DNCG imposes salary cap on Marseille and Lyon for upcoming season
The National Directorate of Management Control (DNCG) has unveiled strict financial restrictions for two Ligue 1 giants ahead of the 2026-2027 season. Olympique de Marseille (OM) and Olympique Lyonnais (OL) must now comply with stringent salary cap measures, reshaping their financial strategies for the coming campaign.
Financial constraints for Marseille’s ambitious plans
Olympique de Marseille faces a particularly tough financial year ahead. The DNCG has mandated a salary cap for player wages and transfer compensation fees, limiting the club’s ability to attract top talent. This decision follows a challenging 2025-2026 season, which strained the club’s finances across multiple fronts. Marseille’s financial woes are not new; the club has previously operated under similar wage restrictions in 2021 and 2023, reflecting ongoing financial instability.

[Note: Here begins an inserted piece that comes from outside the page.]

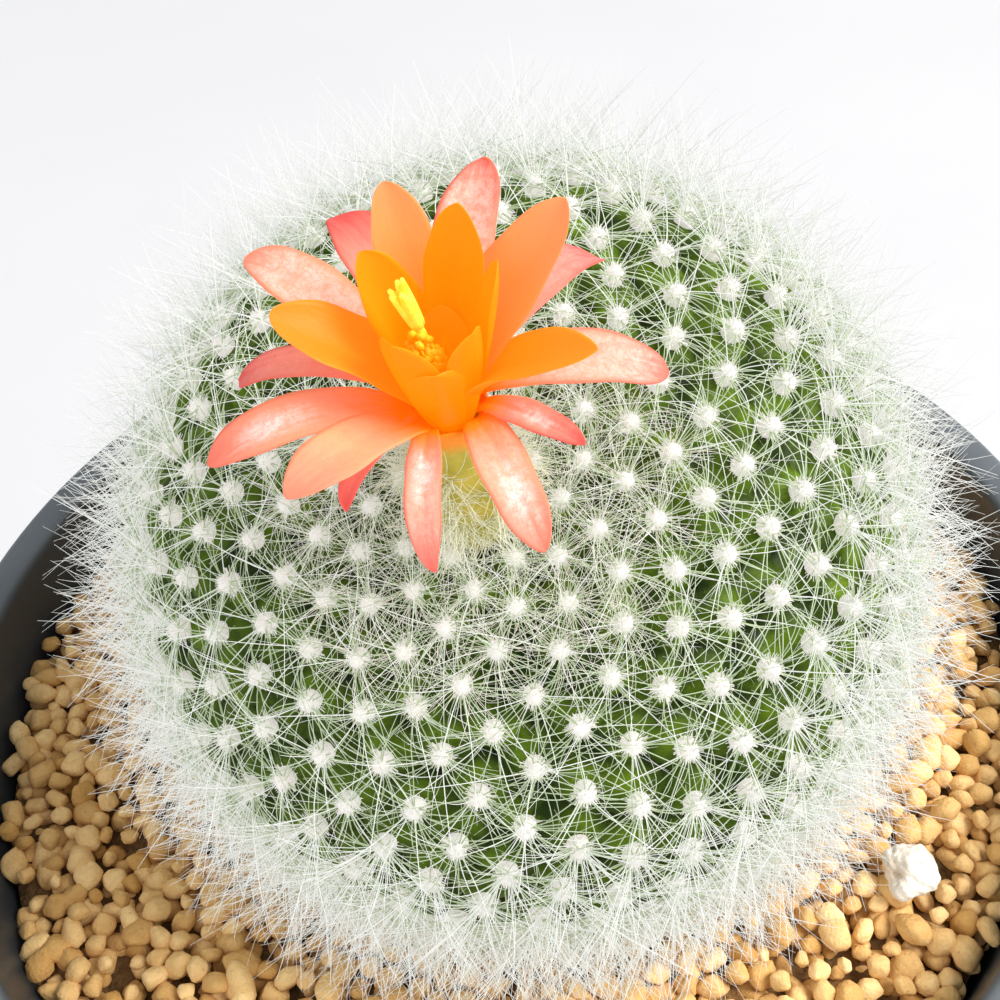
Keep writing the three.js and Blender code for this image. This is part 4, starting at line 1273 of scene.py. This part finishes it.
def spine_coats(shown, frost, wool):
    """The coats of spines and wool: name, areoles, number of pieces, material and values of each."""
    # The glassy spines' green, deepest at their feet, is painted light: the skin's green seen through them.
    glass = hair_material("spine_glass", (0.46, 0.60, 0.30, 1), (0.76, 0.86, 0.62, 1), (0.62, 0.76, 0.47, 1),
                          shade=0.45, glow=0.29, Roughness=0.35, Specular_IOR_Level=0.5)
    cream = hair_material("crown_wool", (0.88, 0.82, 0.66, 1), (0.96, 0.94, 0.86, 1), (0.93, 0.86, 0.72, 1),
                          shade=0.5, glow=0.36, Roughness=0.6, Specular_IOR_Level=0.2)
    crown = [site for site in shown if site[1] < CROWN_WOOL]
    flank = [site for site in shown if site[1] > FLANK]
    skirt = [site for site in shown if (BALL_CENTRE + site[0] * BALL_RADIUS).z < SOIL_LEVEL + SKIRT_HEIGHT]
    return [
        ("spines_radial", shown, 3, glass, hair_values(
            each=18, rings=7, seed=100, spread=0.4, lift=0.3, lengths=(2.6, 4.7), leans=(50, 84),
            thickness=0.047, tip=0.3, droop=0.34, sway=0.8, lowest=HAIR_LOWEST, youth_shrink=0.45)),
        ("spines_central", shown, 1, frost, hair_values(
            each=4, rings=6, seed=200, spread=0.3, lift=0.4, lengths=(4.2, 7.4), leans=(20, 68),
            thickness=0.043, tip=0.25, droop=0.12, sway=0.4, rise=0.25, lowest=HAIR_LOWEST,
            youth_shrink=0.45)),
        ("spines_fine", shown, 2, frost, hair_values(
            each=4, rings=5, seed=250, spread=0.4, lift=0.4, lengths=(3.4, 6.0), leans=(8, 62),
            thickness=0.019, tip=0.4, droop=0.1, sway=0.6, rise=0.4, lowest=HAIR_LOWEST, youth_shrink=0.45)),
        ("areole_tufts", shown, 3, wool, hair_values(
            each=120, rings=2, seed=300, spread=0.12, lift=0.0, lengths=(0.68, 0.88), leans=(0, 100),
            thickness=0.038, tip=0.6, droop=0.0, sway=0.0, youth_shrink=0.6)),
        ("spines_flank", flank, 2, frost, hair_values(
            each=28, rings=5, seed=380, spread=0.45, lift=0.3, lengths=(3.0, 6.4), leans=(10, 80),
            thickness=0.029, tip=0.35, droop=0.12, sway=0.7, rise=0.25, lowest=HAIR_LOWEST)),
        ("spines_skirt", skirt, 1, cream, hair_values(
            each=32, rings=5, seed=420, spread=0.45, lift=0.3, lengths=(3.6, 7.6), leans=(10, 80),
            thickness=0.027, tip=0.35, droop=0.15, sway=0.9, lowest=HAIR_LOWEST)),
        ("crown_wool", crown, 1, cream, hair_values(
            each=36, rings=5, seed=350, spread=0.8, lift=0.2, lengths=(1.4, 3.6), leans=(10, 86),
            thickness=0.028, tip=0.4, droop=0.2, sway=1.0)),
    ]


def make_cactus(coat):
    """The ball: its skin and root, and the wool and spines of every areole that shows beside the flower."""
    everywhere = areole_sites()
    make_skin(everywhere)
    make_root()
    shown = []
    for site in everywhere:
        peak = areole_place(site)
        if peak.z > AREOLE_LOWEST and (peak - SEAT).length > BARE_SEAT:
            shown.append(site)
    frost = hair_material("spine_frost", (0.80, 0.84, 0.74, 1), (0.95, 0.96, 0.93, 1), (0.90, 0.92, 0.86, 1),
                          shade=0.38, glow=0.56, Roughness=0.4, Specular_IOR_Level=0.4)
    wool = hair_material("areole_wool", (0.93, 0.89, 0.83, 1), (0.96, 0.94, 0.90, 1), (0.95, 0.86, 0.76, 1),
                         shade=0.5, glow=0.46, Roughness=0.8, Specular_IOR_Level=0.1)
    pads = grown("areole_pads", areole_points("pad_points", shown), pad_tree(), width=PAD_WIDTH * MM,
                 height=PAD_HEIGHT * MM, youth_shrink=0.6, material=wool)
    dressed(pads, wool, "cactus_skin", "cactus")
    for name, sites, count, material, values in spine_coats(shown, frost, wool):
        for k, band in enumerate(bands(sites, count)):
            points = areole_points(f"{name}_points", band)
            made = grown(f"{name}_{k + 1}", points, coat, material=material, **values)
            dressed(made, material, "cactus_skin", "cactus")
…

Adding to Marseille’s troubles, the club was recently hit with a €10 million fine by European football’s governing body for breaches of financial fair play regulations. The timing of this sanction underscores the club’s persistent financial vulnerabilities, placing additional pressure on its ability to rebuild and compete.
Lyon’s leadership change triggers financial oversight
Olympique Lyonnais, meanwhile, finds itself under financial scrutiny following a change in ownership. Michele Kang, the new majority shareholder, has been officially confirmed as the club’s leader. As part of the DNCG’s oversight, Lyon must adhere to a salary cap tied to its revised budget, ensuring financial prudence amid its transition in leadership. Despite these constraints, the club has secured its position in Ligue 1 for the upcoming season, avoiding the threat of relegation.
What these restrictions mean for Ligue 1
The DNCG’s measures reflect broader efforts to stabilize French football’s financial landscape. By capping spending on player salaries and transfer fees, the governing body aims to prevent clubs from overspending and ensure long-term financial sustainability. For Marseille and Lyon, these restrictions will require careful financial planning and strategic decision-making to maintain competitiveness while staying within regulatory limits.